The author of [23] provided an empirical formula, according to which the breakdown delay is estimated to be approximately 37.7–139.6 ns. Now, keeping other parameters unchanged, we assigned the value of breakdown delay every 15 ns in the range of 35–140 ns, and the simulation results under different values are shown in Figure 8.

Obviously, prolongation of the breakdown delay led to the decreased peak values of VFTO and VFTC, as well as the longer T_r, but the change in T_d showed no particular regularity, which could be explained by the fact that the concerned parameter mainly affects the pre-breakdown stage and thus weakens the wavefront process, but has little effect on the later stages.

5. Conclusions

The comparison between the simulated and the measured data indicated that the dynamic reignition model of the AIS disconnector proposed in this study could better reflect the transient process in both the time domain and the frequency domain.
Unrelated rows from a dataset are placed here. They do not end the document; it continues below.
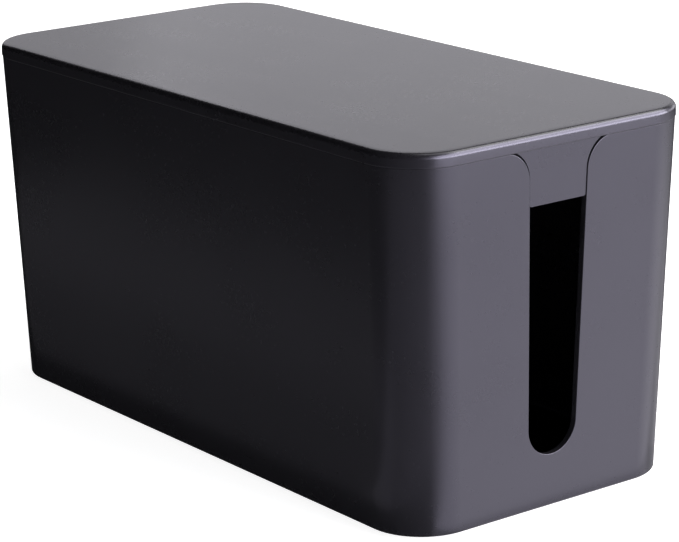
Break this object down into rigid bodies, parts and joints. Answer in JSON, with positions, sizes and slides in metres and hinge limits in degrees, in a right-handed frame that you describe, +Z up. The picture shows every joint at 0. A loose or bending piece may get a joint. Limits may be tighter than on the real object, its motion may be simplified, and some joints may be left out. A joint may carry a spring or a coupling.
{
  "type": "cable management box",
  "caption": "Lidded box that hides a power strip and its cables, with a tall cable slot in each end and a lift-off lid.",
  "frame": {"origin": "middle of the footprint, on the surface that the feet stand on", "axes": "+X along the box towards one of its slotted ends, +Y across it, +Z up"},
  "size_m": [0.236, 0.1164, 0.1214],
  "materials": {
    "tub_plastic": "satin, fine moulded texture, charcoal",
    "lid_plastic": "satin, fine moulded texture, charcoal",
    "foot_rubber": "soft matt black"
  },
  "bodies": {
    "box": {"tub": "tub_plastic", "foot_front_left": "foot_rubber", "foot_front_right": "foot_rubber", "foot_rear_left": "foot_rubber", "foot_rear_right": "foot_rubber"},
    "cover": {"lid": "lid_plastic"}
  },
  "joints": [
    {"name": "lid_lift", "type": "slide", "parent": "box", "child": "cover", "axis": [0, 0, 1], "range_m": [0, 0.16]}
  ]
}
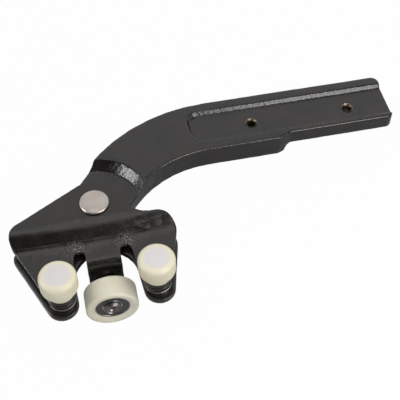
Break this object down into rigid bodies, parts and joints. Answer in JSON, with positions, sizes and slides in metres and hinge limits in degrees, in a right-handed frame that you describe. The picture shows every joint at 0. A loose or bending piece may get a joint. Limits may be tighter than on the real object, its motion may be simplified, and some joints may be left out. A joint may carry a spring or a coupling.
{
  "type": "sliding door roller",
  "caption": "Black door arm with a recessed mounting face and a swivelling plate carriage that holds upright nylon guide rollers and a vertical load roller on a ball bearing.",
  "frame": {"origin": "on the arm's recessed mounting face, halfway between the two threaded holes", "axes": "+Z out of the mounting face, +X along the arm towards its free end, -Y towards the rollers"},
  "size_m": [0.2501, 0.1309, 0.0539],
  "materials": {
    "black_coat": "satin black dip coat over steel",
    "zinc": "pale plated steel",
    "bearing_steel": "ground bearing steel",
    "shield": "dark grey bearing shield",
    "nylon": "cream moulded nylon",
    "bronze": "plain bronze"
  },
  "bodies": {
    "arm": {"arm": "black_coat", "pivot_bush_upper": "bronze", "pivot_bush_lower": "bronze"},
    "carriage": {"upper_plate": "black_coat", "lower_plate": "black_coat", "pivot_pin": "zinc", "pivot_washer": "zinc", "guide_stud_left": "zinc", "guide_stud_right": "zinc", "guide_washer_left": "black_coat", "guide_washer_right": "black_coat", "plate_spacer_left": "zinc", "plate_spacer_right": "zinc", "load_axle": "zinc", "axle_washer": "zinc", "axle_spacer": "zinc", "bearing_inner_ring": "bearing_steel"},
    "guide_left": {"guide_roller_left": "nylon"},
    "guide_right": {"guide_roller_right": "nylon"},
    "load_wheel": {"load_roller_tyre": "nylon", "bearing_outer_ring": "bearing_steel", "bearing_shield_front": "shield", "bearing_shield_back": "shield"},
    "ball_set": {"bearing_ball_1": "bearing_steel", "bearing_ball_2": "bearing_steel", "bearing_ball_3": "bearing_steel", "bearing_ball_4": "bearing_steel", "bearing_ball_5": "bearing_steel", "bearing_ball_6": "bearing_steel", "bearing_ball_7": "bearing_steel", "bearing_cage": "bronze"}
  },
  "joints": [
    {"name": "carriage_swivel", "type": "hinge", "parent": "arm", "child": "carriage", "pos_m": [-0.139, -0.0444, -0.008], "axis": [0, 0, 1], "range_deg": [-60, 25]},
    {"name": "guide_left_spin", "type": "hinge", "parent": "carriage", "child": "guide_left", "pos_m": [-0.1654, -0.0976, 0], "axis": [0, 0, 1], "continuous": true},
    {"name": "guide_right_spin", "type": "hinge", "parent": "carriage", "child": "guide_right", "pos_m": [-0.1108, -0.0976, 0], "axis": [0, 0, 1], "continuous": true},
    {"name": "load_roller_spin", "type": "hinge", "parent": "carriage", "child": "load_wheel", "pos_m": [-0.1386, -0.0971, -0.0255], "axis": [0, 1, 0], "continuous": true},
    {"name": "ball_set_spin", "type": "hinge", "parent": "carriage", "child": "ball_set", "pos_m": [-0.1386, -0.0971, -0.0255], "axis": [0, 1, 0], "continuous": true}
  ],
  "couplings": [
    {"joint": "ball_set_spin", "follows": "load_roller_spin", "ratio": 0.6311}
  ]
}
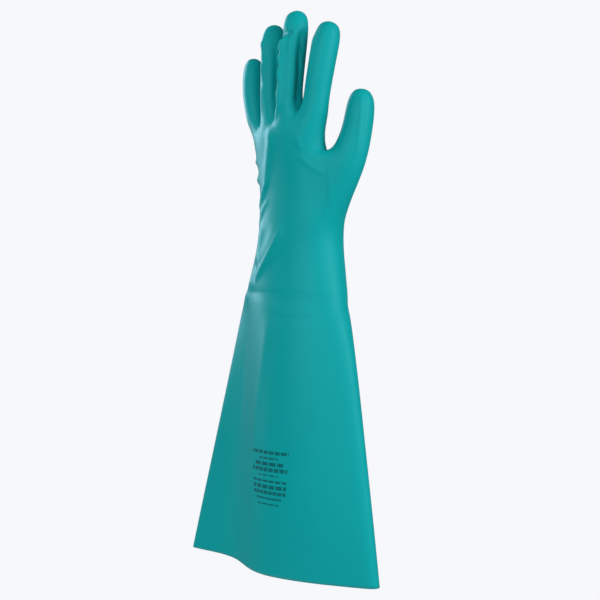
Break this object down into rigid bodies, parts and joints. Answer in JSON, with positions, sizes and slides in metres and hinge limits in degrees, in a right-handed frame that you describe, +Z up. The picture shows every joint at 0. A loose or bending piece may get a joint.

By changing the parameters, the influence of several factors on the simulation were discussed, thus obtaining the following three conclusions:

• With the increase in the arc’s resistance, the peak values of the transient voltage and current decreased, and the duration time was shortened.
• With the extension of line length, the peak value of VFTO increased, while the peak value of VFTC, inhibited by the growth of equivalent inductance, tended to decrease, and the arc decayed more slowly and lasted longer.
• With prolongation of the breakdown delay, the pre-breakdown process became milder, and thus reduced the peak value and steepness of VFTO and VFTC.